A key distinction between DNSSEC and TSIG lies in their scopes: DNSSEC authenticates static zone content through delegation signer (DS) records in parent zones and chain-of-trust mechanisms, ensuring that responses cannot be forged or tampered with during propagation, whereas TSIG's transaction-oriented signing is better suited for securing administrative operations like zone transfers and updates. DNSSEC does not directly secure update messages, as it lacks mechanisms for request-response signing in dynamic contexts, making it complementary to TSIG in environments where zones are signed. In practice, TSIG is often used alongside DNSSEC to authenticate update requests to signed zones, while DNSSEC handles the validation of query responses, creating a layered security approach that leverages the strengths of both protocols.
Extensions related to TSIG and DNSSEC include GSS-TSIG, specified in RFC 3645 (2003), which integrates the Generic Security Service Application Program Interface (GSS-API) with TSIG to enable Kerberos-based authentication for DNS transactions, bridging symmetric key usage with enterprise identity systems without relying on pre-shared secrets. Another related development is DNSCurve, a non-IETF proposal that combines DNS with Curve25519 elliptic curve cryptography to provide both authentication and encryption for DNS traffic, extending beyond TSIG's integrity focus by adding confidentiality, though it has seen limited adoption due to compatibility challenges.

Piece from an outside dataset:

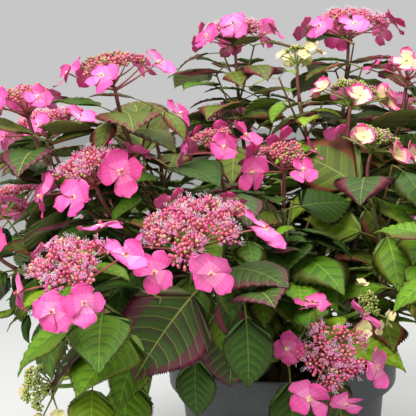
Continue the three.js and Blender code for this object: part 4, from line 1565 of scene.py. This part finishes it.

As of 2025, DNSSEC deployment has grown significantly, with approximately 93% of top-level domains (TLDs) signed (1,345 out of 1,438) and global DNSSEC validation rates among resolvers around 40%, reflecting its maturation as a standard for public DNS security.[55][56] In contrast, TSIG remains the preferred method for internal network authentication due to its lower computational overhead and simpler key management compared to DNSSEC's public-key infrastructure requirements.